The last 2 years haven’t been a walk in the park for tech traders.
Before March 2020, the bull market and the trading patterns that followed were largely predictable.
Sure, there were our run-of-the-mill selloffs, but nothing like the Covid selloff of 2020.
Then the ensuing reversal that took us to new highs was a sugar high Fed-induced bounce that we are still buoying from, and that boost is largely wearing off.
As we near the end of 2021, it’s hard to believe that it’s been almost 2 years since the daily trading headline became a health care-driven headline.
There is the growing consensus that in the latter part of 2022, a synchronized global recovery story will emerge as the strongest plausible scenario.
This means that day-to-day business conditions which include international travel could revert back to what we had prior to March 2020 or a competing version of it.
I won’t get into the vaccine semantics of it, but a moderate health solution is only positive for tech stocks.
The “shelter at home” tech trade of 2020 was a one-off drawn-out event, and with normalization around the corner, we will return to the catalysts that originally drove tech shares — earnings growth, revenue growth, and financial engineering.
The lingering effects of this latest variant could start to wind down by early spring which will give way to the world of higher interest rates and costlier financing, but higher interest rates solving the inflation crisis.
Naturally, many things could side-swipe this scenario like another covid variant deadlier than the ones spreading around now.
If there is some iteration of normalization involved next year, a tech stock that will squarely harvest the gains from its strategic position at the intersection of the internet and remote working is accommodation sharing platform Airbnb (ABNB).
Airbnb will blast off from the biggest developing trend in the global economy today: workplace flexibility.
Like with Zoom (ZM) video conferencing tech making it possible to work from home. Airbnb makes it possible to physically work from any home, anywhere, and anytime.
While it’s not fair to draw a direct correlation from workplace flexibility to increasing Airbnb profits, it is clear that the company is poised to grow alongside the Web 3.0 revolution which will focus on decentralization, openness, and greater user utility.
As this new iteration of the internet takes hold and continues to spread, Airbnb's unique business structure will result in revenue produced from the sheer number of workers doing staycation remote working adventures.
This is a real thing.
Workers now go somewhere for a month then change their location to take in a different environment.
Riding this ongoing revolution and the steady reopening of global travel, Airbnb posted record revenue of $2.2 billion during its third quarter, which was 36% above Q3 2019.

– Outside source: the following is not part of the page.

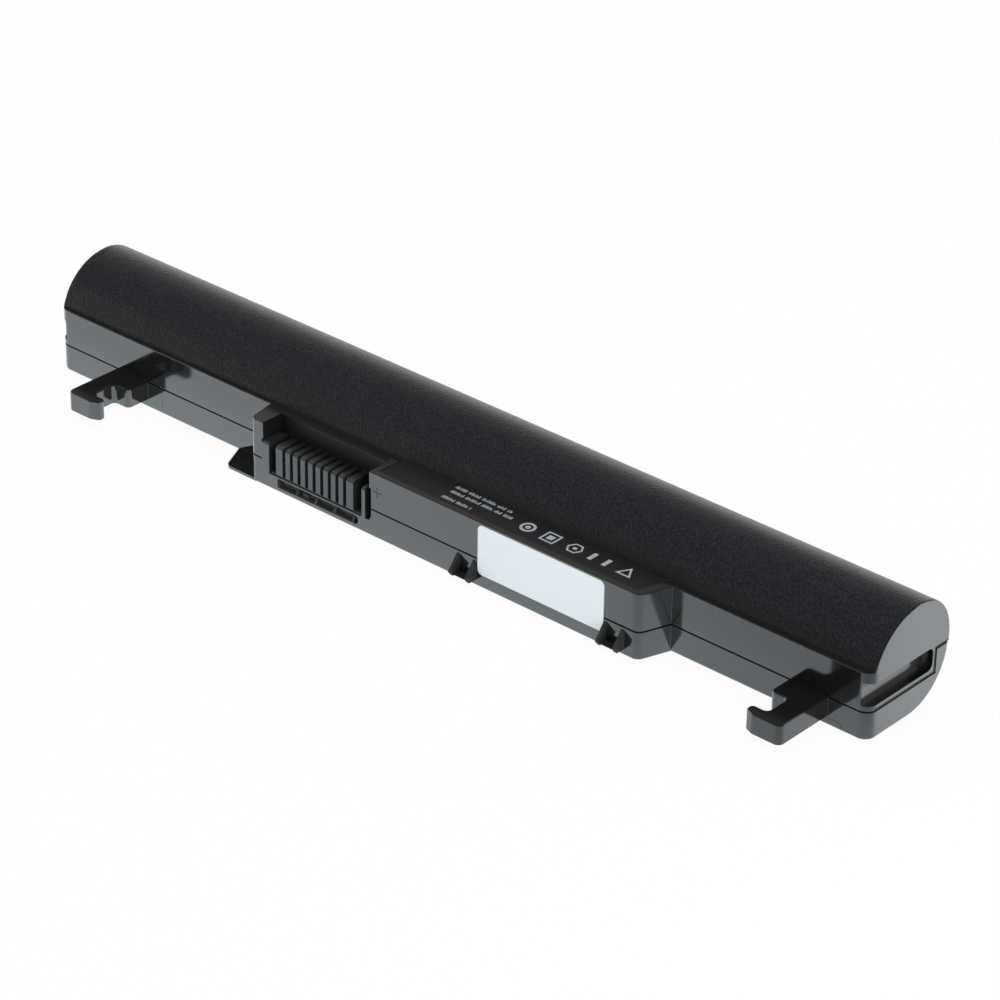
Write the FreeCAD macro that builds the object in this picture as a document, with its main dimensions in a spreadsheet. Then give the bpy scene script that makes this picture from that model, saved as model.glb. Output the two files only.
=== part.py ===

If you want to look at the red-headed stepchild of the accommodation sharing platform services, then take a look at Booking.com (BKNG).
It’s not nearly as useful a platform as Airbnb and their exorbitant commission becomes quite prohibitive to hosts and users.
No wonder they do not grow their host volume like Airbnb.
Airbnb’s products also sell itself with the name of the company becoming a verb, while Booking.com is still reliant on spam-like internet searches using Google search to ramp up engagements.
This turns into an expensive marketing spend while Airbnb spends minimal to attract the next incremental customer.
ABNB shares have experienced a recent 20% pullback on the omicron threat, and I believe it’s a good time to start dollar cost averaging here into ABNB shares in the case that a bigger travel load 6 months from now follows through.
The upside to ABNB shares could be quite large if the business world somewhat normalizes next year because this scenario isn’t priced into ABNB shares yet.